Der Winter schlägt immer aufs Gemüt. Corona macht es noch schlimmer. Am Universitätsspital in Lausanne CHUV etwa sind allein die Gesuche für einen stationären Aufenthalt um die Hälfte gestiegen.
Kerstin von Plessen, die Leiterin der universitären Kinder- und Jugendpsychiatrie, rechnet nicht mit einer baldigen Entspannung der Situation.
SRF: Die Anzahl der Hilfe suchenden Kinder und Jugendlichen steigt. Sind Sie beunruhigt?
Kerstin von Plessen: Ja. Die Tendenz einer steigenden Nachfrage hält weiter an. Was uns aber auch beunruhigt: Das Krankheitsbild und die Intensität der Symptome der Kinder und Jugendlichen, die Hilfe bei uns suchen, haben sich geändert.
Welche Symptome sind das?
Die Kinder zeigen erst einmal Stimmungsschwankungen mit Depressionen, aber auch Angststörungen. Wir sehen zunehmend auch Schulängste und besonders auffallend: In letzter Zeit kommen gehäuft Kinder mit Verhaltensstörungen zu uns.
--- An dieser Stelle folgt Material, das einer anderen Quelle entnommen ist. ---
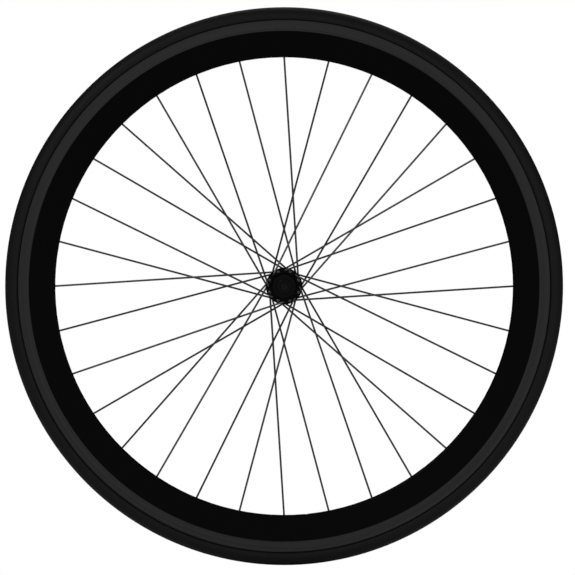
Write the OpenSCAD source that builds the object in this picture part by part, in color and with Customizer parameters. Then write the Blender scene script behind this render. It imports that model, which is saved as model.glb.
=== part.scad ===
// Front bicycle wheel: a deep-section rim with a narrow clincher tyre, 32 spokes laced three-cross
// to a low-flange hub that turns on caged balls about a solid, nutted axle.
// Millimetres. +Z is up, the axle lies along Y, and the origin is the wheel's centre. With +X forward,
// the -Y side is the wheel's right side and the +Y side its left.

/* [Rim] */
// Diameter of the seat that the tyre's beads sit on
bead_seat_d = 622; // [500:1:750]
// Width across the brake tracks
rim_w = 19.5; // [18:0.1:24]
// Height of the rim's edge above the bead seat
rim_edge_h = 7; // [6:0.1:8.5]
// Depth from the rim's edge to its nose
rim_depth = 44.7; // [36:0.1:60]
// Height of the brake track, from the rim's edge
brake_track_h = 13; // [11:0.1:15]
// How far the side walls step in below the brake track
track_step = 0.35; // [0.2:0.05:0.6]
// Half width of the nose where it meets the side walls
nose_half_w = 5; // [4.5:0.1:6.2]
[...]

Wie sehen diese Verhaltensauffälligkeiten aus?
Das sind Verhaltensauffälligkeiten, die sich häufig im Schulalltag zeigen. Es geht vor allem um Aggressionen, wie wir sie sonst wenig antreffen. Man muss davon ausgehen kann, dass diese Kinder zu viel Energie haben.
Uns beunruhigt die Intensität der Symptome.
Häufig sind es kleine Jungs, die ihre Energie nicht loswerden können. Zum Beispiel, weil Sportangebote wegen Corona wegfallen und die Kinder ihre Freundinnen und Freunde weniger treffen.
Das, gepaart mit der Unsicherheit, die gemeinhin in der Gesellschaft und auch bei den Eltern häufig zu sehen ist, führt dann zu Verhaltensauffälligkeiten in stärkerem Masse, als wir es normalerweise kennen.
Worunter leiden denn die Jugendlichen, die ebenfalls vermehrt psychiatrische Hilfe brauchen?
Bei den Jugendlichen sehen wir andere Tendenzen. Da ist das grosse Problem der Verlust von Zukunftsperspektiven. Vieles entwickelt sich nun anders, als die Jugendlichen es erwartet haben. Praktika, Reisen, Jobben – alles ist schwieriger oder gar unmöglich geworden.
Ausserdem wiegt bei den Jugendlichen wirklich sehr schwer, dass sie sich nicht mehr so gut mit anderen Jugendlichen austauschen können. Das steht bei kleinen Kindern nicht so sehr im Vordergrund.
Gerade für Jugendliche ist die physische Nähe zueinander sehr wichtig. Die Jugendlichen, die zu uns kommen, leiden denn auch hauptsächlich unter Depressionen und starken Zukunftsängsten.
Kinder und Jugendliche nehmen wahr, dass die Erwachsenen sich nicht einig sind über die Massnahmen gegen die Pandemie. Beobachten Sie angesichts dieser Uneinigkeit einen Vertrauensverlust bei Ihren jungen Patienten?
Das Wort Vertrauensverlust ist sehr gut gewählt. Vertrauensverlust entsteht, weil die Kinder und Jugendlichen erleben, wie Strukturen quasi verschwinden. Darum sind wir sehr dankbar, dass die Schulen noch offen sind.
Jugendliche brauchen zwar Freiheit, aber auch einen sehr klaren Rahmen. Sie sind noch in Entwicklung. Fehlt dieser Rahmen, dann entwickeln sie Ängste und verlieren ihre Zukunftsvisionen.
Das Gespräch führte Katharina Bochsler.